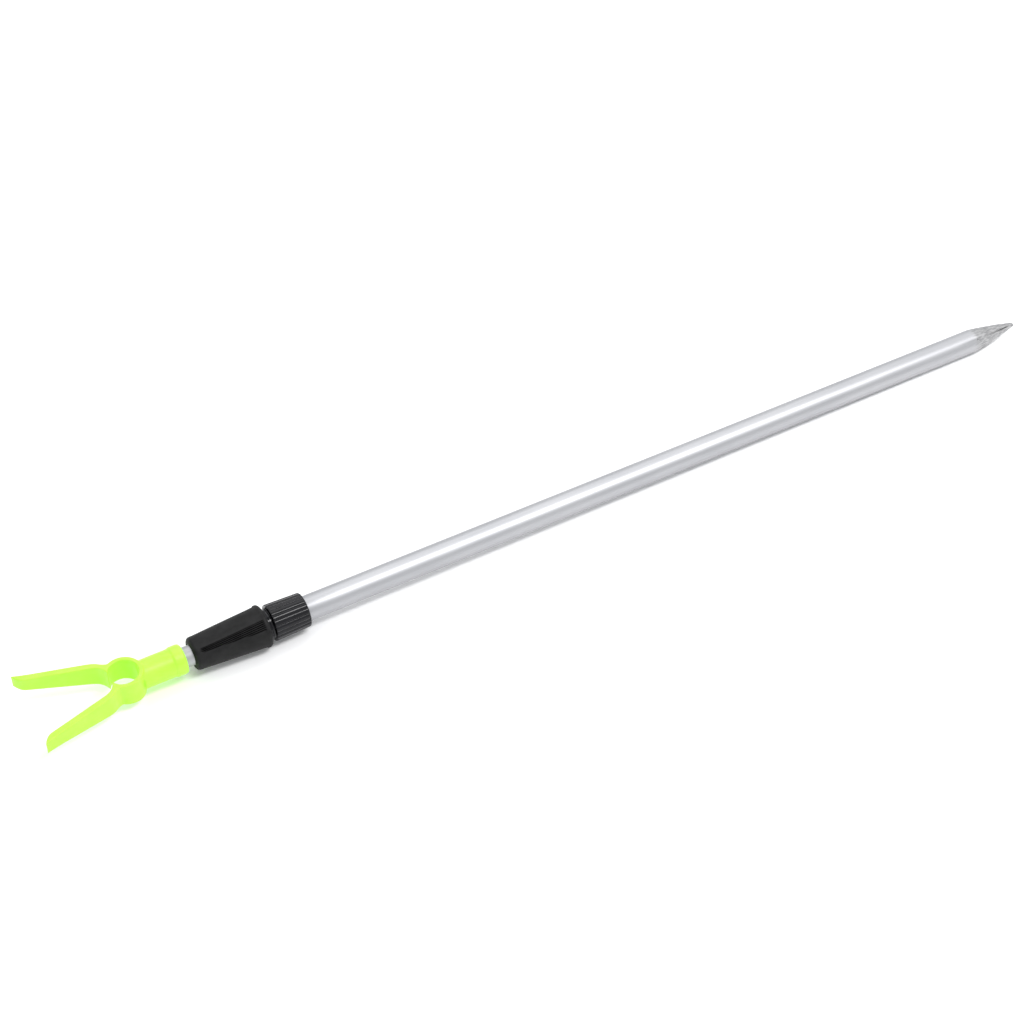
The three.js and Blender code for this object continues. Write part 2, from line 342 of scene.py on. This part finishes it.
def plain_plastic(name, light, dark):
    """Unseen inner mouldings."""
    f = Finish(name, IOR=1.5)
    f.link(f.mix(f.noise((300, 300, 300)), light, dark), f.shader, "Base Color")
    grain = f.noise((1800, 1800, 1800), detail=2)
    f.link(f.remap(grain, 0.3, 0.7, 0.4, 0.55), f.shader, "Roughness")
    f.bump(grain, 0.00003, 0.5)
    return f.material


# ------------------------------------------------------------------ tubes

OUTER_R = 9.45
OUTER_BORE_R = 8.3
POINT_TIP_R = 1.7
SEAM = math.radians(-46)
SEAMS = 4
PETAL_BELLY = 0.35
SEAM_DEPTH = 0.95
SEAM_ROLL = 0.22  # raised lips beside each seam
NOTCH_DEPTH = 0.8  # where a slit ends at the tube
NOTCH_WIDTH = 0.9


def outer_tube():
    """The tube's end is slit four times and folded in; the petals meet along creased seams."""
    sides = 192
    theta = angles(sides)
    off_seam = wrapped(theta - SEAM, 2 * math.pi / SEAMS)
    rings = [(0.0, 0.4), (0.0, POINT_TIP_R - 0.5), (0.4, POINT_TIP_R)]
    for u in np.linspace(0.8, POINT - 0.6, 60):
        part = u / POINT
        cone = POINT_TIP_R + (OUTER_R - POINT_TIP_R) * part
        arc = off_seam * cone
        belly = PETAL_BELLY * math.sin(math.pi * part) * np.cos(2 * off_seam) ** 2
        width = 0.35 + 0.75 * smoothstep(part, 0.35, 0.95)
        deep = SEAM_DEPTH * smoothstep(part, 0.02, 0.2) * (1 - 0.35 * smoothstep(part, 0.5, 0.8))
        deep = deep * (1 - smoothstep(part, 0.93, 0.985))
        lips = np.exp(-(((np.abs(arc) - 1.6 * width) / width) ** 2))
        roll = SEAM_ROLL * lips * smoothstep(part, 0.05, 0.3)
        groove = deep * np.exp(-((arc / width) ** 2))
        fade = 1 - smoothstep(part, 0.9, 0.985)
        rings.append((u, np.minimum(cone + (belly + roll) * fade - groove, OUTER_R)))
    notch = NOTCH_DEPTH * np.exp(-((off_seam * OUTER_R / NOTCH_WIDTH) ** 2))
    rings.append((POINT - 0.25, OUTER_R - 0.06 - notch))
    rings.append((POINT + 0.3, OUTER_R - 0.5 * notch))
    rings.append((POINT + 1.2, OUTER_R))
    for u in np.linspace(POINT + 20, TUBE_END - 0.5, 12):
        rings.append((u, OUTER_R))
    rings += [(TUBE_END, OUTER_R - 0.3), (TUBE_END, OUTER_BORE_R + 0.2), (TUBE_END - 0.3, OUTER_BORE_R)]
    rings += [(POINT + 4, OUTER_BORE_R), (16, 2.0), (14, 0.4)]
    return skin("outer_tube_skin", rings, sides)


INNER_R = 7.5
INNER_BORE_R = 6.3


def inner_tube():
    rings = rounded(INNER_START, INNER_END, INNER_R, 0.25, 0.25, 2)
    rings += [(INNER_END, INNER_BORE_R), (INNER_START, INNER_BORE_R)]
    return skin("inner_tube_skin", rings, 96)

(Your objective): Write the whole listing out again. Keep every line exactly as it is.

(Finished answer):
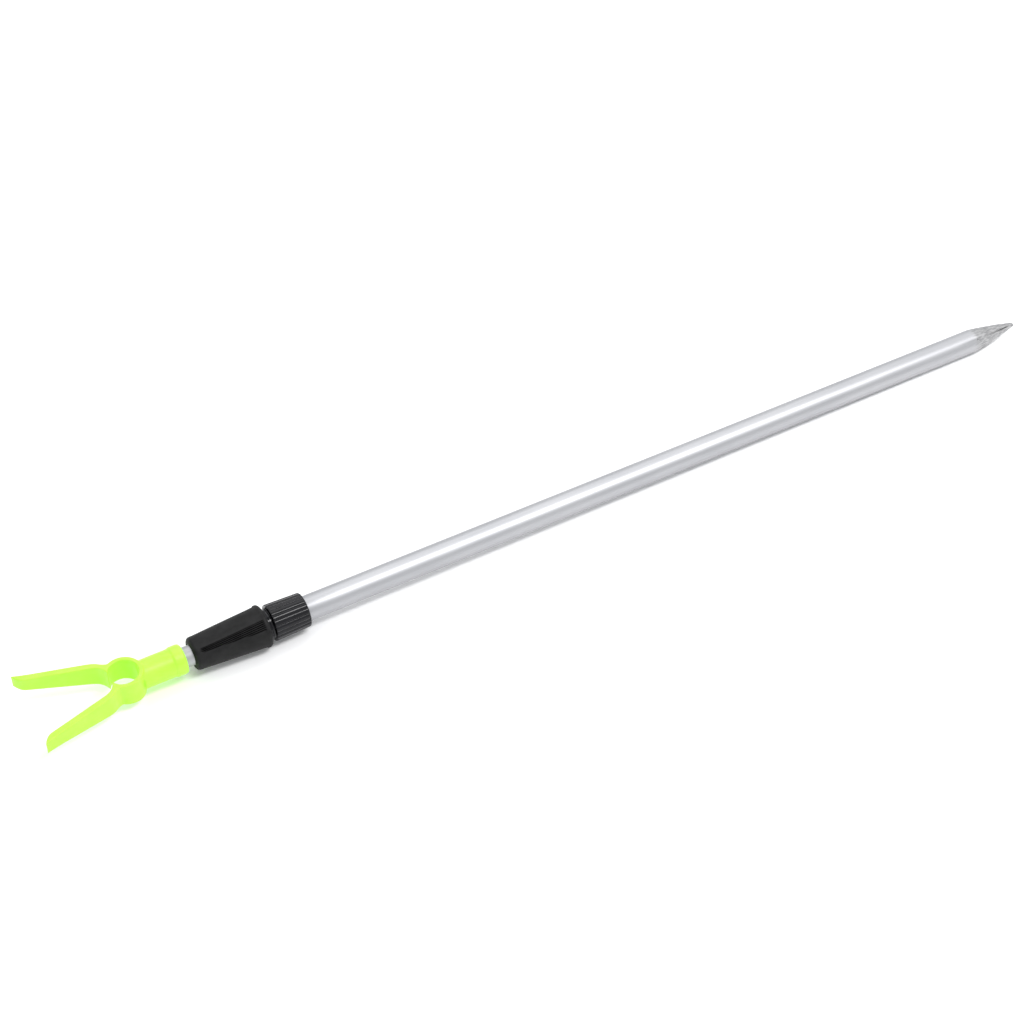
The three.js and Blender code for this object continues. Write part 2, from line 342 of scene.py on. This part finishes it.
def plain_plastic(name, light, dark):
    """Unseen inner mouldings."""
    f = Finish(name, IOR=1.5)
    f.link(f.mix(f.noise((300, 300, 300)), light, dark), f.shader, "Base Color")
    grain = f.noise((1800, 1800, 1800), detail=2)
    f.link(f.remap(grain, 0.3, 0.7, 0.4, 0.55), f.shader, "Roughness")
    f.bump(grain, 0.00003, 0.5)
    return f.material


# ------------------------------------------------------------------ tubes

OUTER_R = 9.45
OUTER_BORE_R = 8.3
POINT_TIP_R = 1.7
SEAM = math.radians(-46)
SEAMS = 4
PETAL_BELLY = 0.35
SEAM_DEPTH = 0.95
SEAM_ROLL = 0.22  # raised lips beside each seam
NOTCH_DEPTH = 0.8  # where a slit ends at the tube
NOTCH_WIDTH = 0.9


def outer_tube():
    """The tube's end is slit four times and folded in; the petals meet along creased seams."""
    sides = 192
    theta = angles(sides)
    off_seam = wrapped(theta - SEAM, 2 * math.pi / SEAMS)
    rings = [(0.0, 0.4), (0.0, POINT_TIP_R - 0.5), (0.4, POINT_TIP_R)]
    for u in np.linspace(0.8, POINT - 0.6, 60):
        part = u / POINT
        cone = POINT_TIP_R + (OUTER_R - POINT_TIP_R) * part
        arc = off_seam * cone
        belly = PETAL_BELLY * math.sin(math.pi * part) * np.cos(2 * off_seam) ** 2
        width = 0.35 + 0.75 * smoothstep(part, 0.35, 0.95)
        deep = SEAM_DEPTH * smoothstep(part, 0.02, 0.2) * (1 - 0.35 * smoothstep(part, 0.5, 0.8))
        deep = deep * (1 - smoothstep(part, 0.93, 0.985))
        lips = np.exp(-(((np.abs(arc) - 1.6 * width) / width) ** 2))
        roll = SEAM_ROLL * lips * smoothstep(part, 0.05, 0.3)
        groove = deep * np.exp(-((arc / width) ** 2))
        fade = 1 - smoothstep(part, 0.9, 0.985)
        rings.append((u, np.minimum(cone + (belly + roll) * fade - groove, OUTER_R)))
    notch = NOTCH_DEPTH * np.exp(-((off_seam * OUTER_R / NOTCH_WIDTH) ** 2))
    rings.append((POINT - 0.25, OUTER_R - 0.06 - notch))
    rings.append((POINT + 0.3, OUTER_R - 0.5 * notch))
    rings.append((POINT + 1.2, OUTER_R))
    for u in np.linspace(POINT + 20, TUBE_END - 0.5, 12):
        rings.append((u, OUTER_R))
    rings += [(TUBE_END, OUTER_R - 0.3), (TUBE_END, OUTER_BORE_R + 0.2), (TUBE_END - 0.3, OUTER_BORE_R)]
    rings += [(POINT + 4, OUTER_BORE_R), (16, 2.0), (14, 0.4)]
    return skin("outer_tube_skin", rings, sides)


INNER_R = 7.5
INNER_BORE_R = 6.3


def inner_tube():
    rings = rounded(INNER_START, INNER_END, INNER_R, 0.25, 0.25, 2)
    rings += [(INNER_END, INNER_BORE_R), (INNER_START, INNER_BORE_R)]
    return skin("inner_tube_skin", rings, 96)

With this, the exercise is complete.